Before discussing the application of certain general phrases of the act, which are relied upon by defendant, it would be well to know what is the nature of the interest sought to be taxed.

It is a form of “investment trust.” A foreign trust company, whom we will call (in the instant case) the primary trustee, has in its possession shares of stock of one or more corporations. It also has sums of money. This property it retains, and issues to contributors certificates of interest in the general fund, made up as we have said. The certificate holder does not own the stock or the money, but only the undivided interest, or the certificate of interest. This may be in part money, and at the expiration of the trust is nothing but money.

This is the general form of these trusts. In the instant case another trust is superimposed. The primary trustee enters into an agreement with The Pennsylvania Company, the effect of which is that the primary trustee is trustee of stocks and money for the benefit of The Pennsylvania Company, which holds all the certificates issued by the primary trustee, and, holding only these certificates, declares itself trustee of this beneficial interest for the benefit of investors, to whom are issued certificates *90representing their interest in this secondary trust, that is, the equitable interest of The Pennsylvania Company in the primary trust. Thus The Pennsylvania Company has two capacities. It is cestui que trust of the primary trust, and it is trustee of the secondary trust. The trust res of the primary trust is the stocks and moneys. The trust res of the secondary trust is the certificates issued by the primary trustee. The Pennsylvania Company never holds the stocks and money. These remain in the possession of the primary trustee throughout.

The county’s position is that the interest of The Pennsylvania Company above described comes within the following phrases of the statute:

(1) “all shares of stock in any . . . company”;

(2) “moneyed capital in the hands of individual citizens of the State”;

(3) “moneys loaned or invested in other States”.

(1) We think it clear that the interest described above cannot be regarded as “shares of stock.” These words have a definite connotation involving attributes wholly different from the beneficial interests in a trust fund held by appellant. We think investment trust certificates by no reasoning may be made to fit shares of stock or interest in shares of stock.

(2) “All other moneyed capital in the hands of individual citizens of the State”. Standing alone this might be regarded as a catch-all phrase to include all other forms of interest not yet covered by the statute. To regard it as such would war with the whole plan of the act, which, as we have said above, obviously was to particularize and to be specific, no doubt with the purpose in mind of clearly stating interests to be taxed so as to meet the rule of strict construction.

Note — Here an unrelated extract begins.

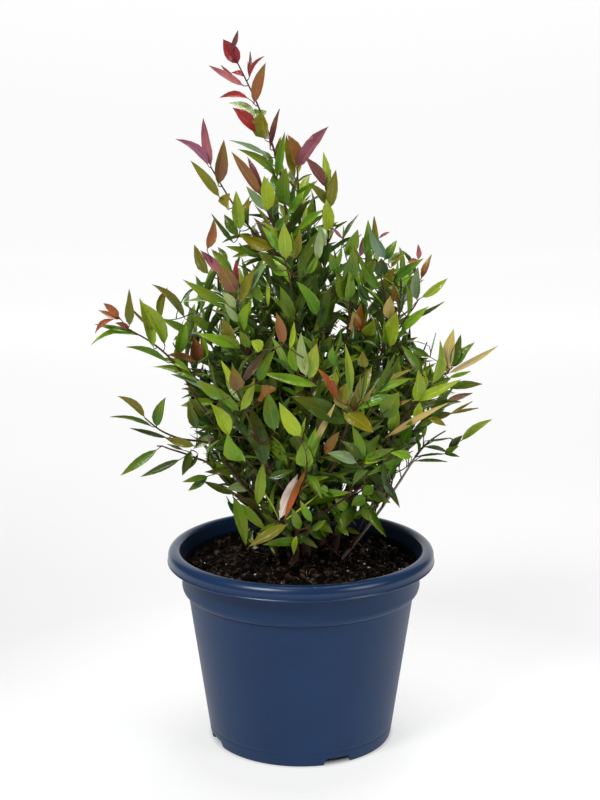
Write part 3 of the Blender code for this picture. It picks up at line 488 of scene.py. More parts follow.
        ("bronze", 397, 303, 393, 282, 2.4, -10), ("gold", 388, 319, 390, 296, 4.8, -8),
        ("lime", 390, 347, 397, 311, 6.2, -12), ("fresh", 386, 345, 384, 320, 5.0, -4),
        ("deep", 394, 345, 418, 337, 2.8, 0), ("green", 390, 341, 411, 333, 2.4, 2, -2),
    ],
    "front_left_foliage": [
        ("bronze", 236, 391, 233, 366, 6.6, -6), ("lime", 230, 436, 210, 403, 6.6, -8),
        ("fresh", 245, 462, 228, 431, 8.8, -10), ("green", 239, 411, 213, 384, 5.2, -4),
        ("green", 222, 400, 196, 381, 5.0, 0), ("lime", 241, 411, 255, 378, 3.8, -8),
        ("green", 258, 382, 275, 350, 6.0, -2), ("dry", 241, 384, 269, 346, 4.2, 2),
        ("lime", 262, 350, 251, 341, 4.4, -6), ("bronze", 264, 398, 262, 385, 6.8, -8),
        ("green", 275, 432, 268, 391, 7.0, -2), ("deep", 265, 468, 250, 405, 8.0, 6),
    ],
    "front_high_foliage": [
        ("bronze", 284, 344, 276, 312, 5.2, -4), ("lime", 286, 350, 294, 322, 3.0, 0),
        ("pale", 306, 377, 301, 332, 5.5, -6), ("lime", 310, 378, 317, 343, 6.0, -10),
        ("fresh", 296, 372, 291, 344, 5.2, 0), ("fresh", 335, 366, 333, 345, 4.0, -4),
        ("lime", 333, 388, 336, 366, 3.0, -8), ("fresh", 318, 386, 262, 373, 5.0, -4),
    ],
    "front_right_foliage": [
        ("orange", 337, 400, 317, 368, 4.0, -6), ("olive", 343, 410, 346, 383, 7.0, 0),
        ("lime", 348, 400, 345, 343, 4.2, -2), ("mustard", 342, 411, 374, 433, 7.6, -10),
        ("deep", 345, 425, 291, 396, 8.4, -4), ("gold", 313, 448, 336, 402, 2.8, -10),
        ("bronze", 325, 455, 340, 431, 3.8, -8), ("pale", 357, 463, 327, 453, 4.6, -8),
        ("deep", 363, 468, 320, 457, 4.0, -2), ("olive", 365, 368, 363, 351, 5.6, 0),
        ("deep", 374, 395, 396, 352, 2.6, 0), ("deep", 378, 392, 401, 354, 2.6, 2),
        ("fresh", 372, 393, 412, 378, 4.0, -2), ("green", 384, 418, 399, 392, 7.8, -8),
        ("bronze", 388, 410, 412, 399, 1.8, -4), ("green", 364, 459, 380, 434, 4.2, -8),
        ("deep", 363, 460, 340, 440, 4.0, -6), ("green", 362, 458, 352, 425, 5.0, -4),
        ("green", 366, 462, 395, 448, 4.0, -8), ("lime", 365, 463, 378, 462, 1.6, -8),
        ("fresh", 412, 457, 390, 453, 4.0, -8),
    ],
    "front_low_foliage": [
        ("lime", 301, 437, 279, 402, 6.8, -8), ("lime", 302, 436, 306, 417, 1.8, -6),
        ("fresh", 304, 468, 303, 441, 6.4, -10), ("fresh", 308, 467, 322, 432, 3.0, -6),
        ("fresh", 308, 447, 316, 427, 3.4, -4), ("lime", 258, 504, 264, 459, 4.8, -6),
        ("deep", 268, 478, 295, 470, 4.0, 0), ("green", 279, 518, 279, 496, 4.0, 0),
        ("green", 306, 500, 297, 490, 3.0, -4),
    ],
    "base_left_foliage": [
        ("green", 233, 497, 246, 547, 5.4, -6), ("green", 239, 503, 267, 531, 4.6, -8),
        ("green", 262, 528, 248, 512, 4.0, 0), ("green", 270, 520, 262, 500, 3.6, 2),
    ],
    "base_front_foliage": [
        ("husk", 279, 520, 298, 473, 6.8, 4), ("orange", 285, 519, 308, 466, 3.0, 0),
        ("olive", 288, 524, 248, 547, 5.0, -8), ("green", 307, 541, 262, 545, 4.8, -4),
        ("lime", 297, 536, 294, 555, 3.0, -4), ("fresh", 269, 541, 275, 554, 1.5, -4),
        ("lime", 286, 519, 325, 489, 0.9, 0), ("lime", 278, 517, 256, 482, 0.9, 0),
        ("green", 300, 530, 292, 508, 4.0, -6), ("fresh", 312, 522, 300, 500, 3.8, -2),
        ("deep", 276, 530, 256, 534, 3.6, -2), ("green", 312, 530, 326, 520, 3.4, -6),
        ("deep", 296, 540, 318, 548, 3.0, -4),
    ],
    "base_right_foliage": [
        ("green", 366, 497, 351, 505, 5.4, -4), ("green", 355, 504, 344, 530, 6.0, -6),
        ("fresh", 374, 486, 361, 496, 4.6, -4), ("green", 362, 506, 369, 521, 4.0, -4),
        ("deep", 375, 490, 385, 503, 4.0, 0),
        ("green", 346, 510, 335, 498, 5.0, -4), ("green", 336, 512, 344, 530, 5.8, -6),
        ("lime", 318, 520, 333, 533, 4.0, -6), ("fresh", 338, 525, 349, 536, 3.0, -4),
        ("green", 322, 540, 304, 523, 4.0, -4), ("fresh", 326, 538, 318, 515, 3.6, -8),
        ("green", 334, 536, 352, 515, 4.0, -4), ("deep", 330, 530, 316, 505, 4.4, 2),
        ("green", 352, 520, 372, 505, 4.2, -2), ("deep", 345, 528, 360, 534, 3.0, -4),
        ("green", 340, 520, 326, 500, 4.0, 4),
    ],
    "upper_front_foliage": [
        ("lime", 286, 260, 284, 222, 5.6, -10), ("lime", 291, 257, 292, 232, 3.4, -6),
        ("olive", 293, 260, 300, 230, 4.4, 0), ("dry", 274, 250, 253, 217, 4.4, 4),
        ("fresh", 281, 252, 262, 226, 4.0, -2), ("deep", 297, 272, 320, 229, 5.0, 2),
        ("green", 305, 276, 317, 236, 5.2, -4), ("pale", 318, 260, 320, 228, 4.2, -8),
        ("fresh", 306, 272, 318, 253, 3.8, -4), ("fresh", 317, 316, 296, 281, 6.8, -10),
        ("green", 293, 319, 280, 286, 6.4, -10), ("pale", 239, 307, 272, 256, 4.4, -6),
        ("fresh", 262, 302, 256, 278, 4.8, -4), ("lime", 268, 306, 267, 280, 1.9, -2),
        ("deep", 276, 270, 258, 252, 4.2, 4), ("green", 284, 276, 268, 262, 3.6, 2),
        ("deep", 320, 330, 331, 285, 5.2, -4), ("green", 330, 322, 336, 297, 4.6, 0),
    ],
    "left_middle_foliage": [
        ("fresh", 243, 332, 249, 302, 4.6, -8), ("olive", 234, 342, 222, 318, 5.8, -4),
        ("green", 240, 349, 221, 335, 4.0, -8), ("pale", 236, 308, 220, 291, 3.6, -8),
        ("pale", 238, 322, 224, 303, 3.2, -8), ("green", 250, 348, 240, 330, 4.4, -4),
    ],
    "right_inner_foliage": [
        ("fresh", 364, 499, 387, 538, 5.4, -8), ("deep", 381, 476, 400, 508, 4.2, -4),
        ("green", 365, 491, 391, 503, 4.0, -6), ("green", 404, 458, 366, 476, 3.2, -6),
        ("deep", 383, 462, 384, 486, 3.0, 0), ("pale", 345, 502, 334, 487, 3.8, -8),
        ("deep", 352, 500, 346, 522, 4.6, -2),
    ],
}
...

Again such an interpretation would come in contact with the ejusdem generis doctrine of interpretation. This general phrase must be interpreted in the light of its context. Read as a whole, and not separated from the *91rest of the list of taxable categories, the statute reads “all personal property hereinafter enumerated, mortgages, notes, bonds, loans, car trust securities and other moneyed capital of the kind we have just described shall be taxed.” In other words, this phrase might be replaced by the words “and the like.” It would scarcely be a strict construction of the statute to say that this omnibus phrase was intended to cover all forms of personal property not already enumerated. It might be extended to meet forms of personal property similar to those enumerated, but not totally different. But there is not one of the enumerated interests that does not differ fundamentally from an investment trust. It may be added that this phrase has been used in our taxation acts since 1879, and no instance has been pointed out to us in which property has been taxed under it. The nearest approach to it which has been called to our attention is in an opinion of the Attorney General, that a life insurance policy that had a surrender value was not included in this phrase: Taxation of Life Insurance, 4 Dist. R. 780.

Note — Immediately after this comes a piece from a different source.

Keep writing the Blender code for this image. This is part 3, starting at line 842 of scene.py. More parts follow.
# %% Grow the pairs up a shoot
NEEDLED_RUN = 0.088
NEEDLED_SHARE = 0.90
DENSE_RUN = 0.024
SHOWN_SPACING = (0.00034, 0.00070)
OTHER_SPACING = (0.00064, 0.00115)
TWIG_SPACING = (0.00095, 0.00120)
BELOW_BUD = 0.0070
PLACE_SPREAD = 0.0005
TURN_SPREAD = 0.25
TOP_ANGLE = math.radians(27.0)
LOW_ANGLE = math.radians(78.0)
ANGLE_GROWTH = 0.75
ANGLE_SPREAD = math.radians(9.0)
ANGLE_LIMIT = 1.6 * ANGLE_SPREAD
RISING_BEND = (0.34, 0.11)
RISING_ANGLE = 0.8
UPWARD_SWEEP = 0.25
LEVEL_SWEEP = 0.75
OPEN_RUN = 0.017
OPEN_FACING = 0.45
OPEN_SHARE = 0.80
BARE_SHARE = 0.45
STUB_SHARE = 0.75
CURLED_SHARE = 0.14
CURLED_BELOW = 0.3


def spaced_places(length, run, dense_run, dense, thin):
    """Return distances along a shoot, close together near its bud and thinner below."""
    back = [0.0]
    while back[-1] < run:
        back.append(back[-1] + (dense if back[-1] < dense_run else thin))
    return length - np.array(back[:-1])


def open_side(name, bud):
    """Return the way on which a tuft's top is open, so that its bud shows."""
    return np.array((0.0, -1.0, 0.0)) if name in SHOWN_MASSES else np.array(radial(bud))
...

The Attorney General points out that a specific provision taxing property must be found if it is to be taxed. He stressed the fact that the uniform practice of the Revenue Department for 12 years was to exclude such policies from the returns, and if the legislature had disagreed it would have legislated specifically on the subject. And this can be said of investment trusts with which we are dealing.

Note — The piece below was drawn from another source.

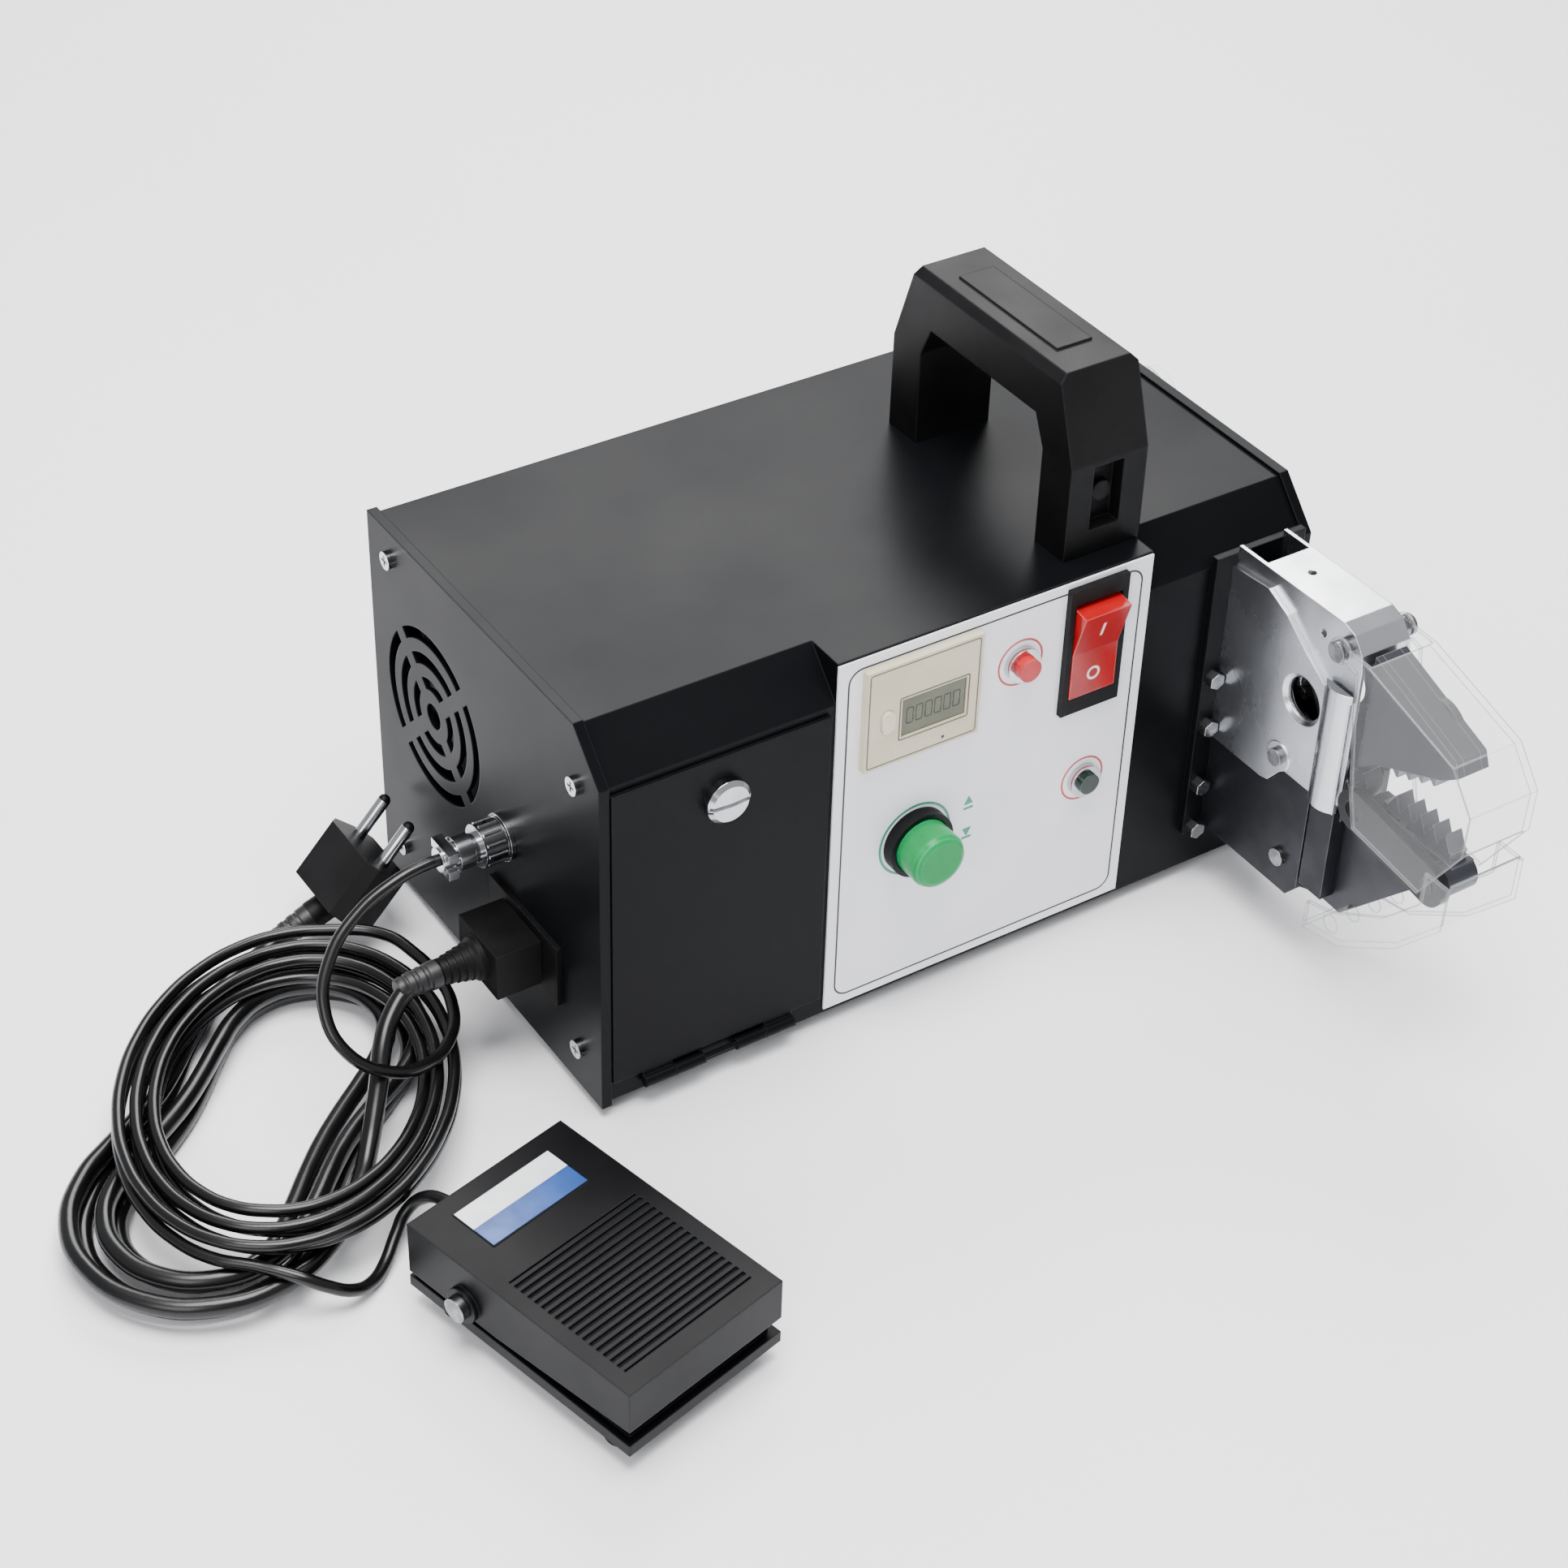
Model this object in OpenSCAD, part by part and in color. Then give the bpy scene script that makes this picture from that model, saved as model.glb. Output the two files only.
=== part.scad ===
/* [Case] */
// Length of the case over the end caps
case_l = 300; // [296:1:306]
// Depth of the case from front to back
case_d = 160; // [158:1:166]
// Height of the case above its feet
case_h = 156; // [154:1:162]
// Height of the rubber feet under the case
foot_h = 6; // [4:0.5:10]
// Radius of the rubber feet
foot_r = 9; // [7:0.5:11]
// Spacing of the feet along the case
foot_span_x = 250; // [220:1:256]
// Spacing of the feet across the case
foot_span_y = 110; // [90:1:120]
// Radius of the screw hole through each foot
foot_hole_r = 2.2; // [1.6:0.1:2.8]
// Sheet thickness of the cover and the tray
sheet_t = 1.5; // [1.2:0.1:1.8]
// Setback of the sloped front edge
bevel_y = 16; // [12:1:18]
// Drop of the sloped front edge
bevel_z = 17; // [12:1:18]
// Thickness of the end caps
cap_t = 2; // [1.6:0.1:2.2]
// How far the rim of an end cap stands proud of the cover
rim_proud = 1.2; // [0.8:0.1:1.4]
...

In addition, effect must be given to the rest of the phrase: “in the hands of individual citizens of the State”. This phrase is used only once in the statute and must have a special meaning. The Pennsylvania Company, as secondary trustee of an equitable interest in another trust, cannot be called an individual citizen. It is likely that what was meant was individual investors, that is, in the instant case the individual certificate holders. But it is *92not sought in this proceeding to tax them. We note in passing that corporations are not usually described as “citizens.”

In our opinion investment certificates are not included in the phrase we have been discussing.

(3) “Moneys loaned or invested in other States.”

This is clearly a catch-all phrase which, if liberally construed in favor of the county, would include the purchase of certificates of the primary trustee issued in New Jersey. But not so if construed, as we must construe it, strictly in favor of the taxpayer. So construed, its general terms include all peculiar and nameless investments that are not capable of being described by their popular names. It cannot include a well-known investment which could easily be described by its popular name. Suppose the catalog of taxable securities had not included mortgages or corporate bonds. Would an intent to tax them be carried by the general words under discussion? We think not. On the contrary, we think an intent not to tax such well-known securities would be drawn and should be drawn from the failure to nominate them in the statute.

What we have said about the application of the doctrine of ejusdem generis in discussing the phrase dealing with “moneyed capital”' applies to the phrase dealing with “moneys invested in other States.” It means “moneys invested in the kind of securities we have just referred to, not in well-known securities we carefully omitted from our catalog.”

The rule of strict construction should and does limit the application of these two catch-all phrases to specific interests enumerated in the same section of the act.

In our opinion none of the three phrases we have discussed justifies the taxation of investment trust certificates in the hands of the trustee.

NOTES. — Exceptions to the foregoing findings and conclusions were dismissed on June 24,1939, and a final decree entered on July 13, 1939.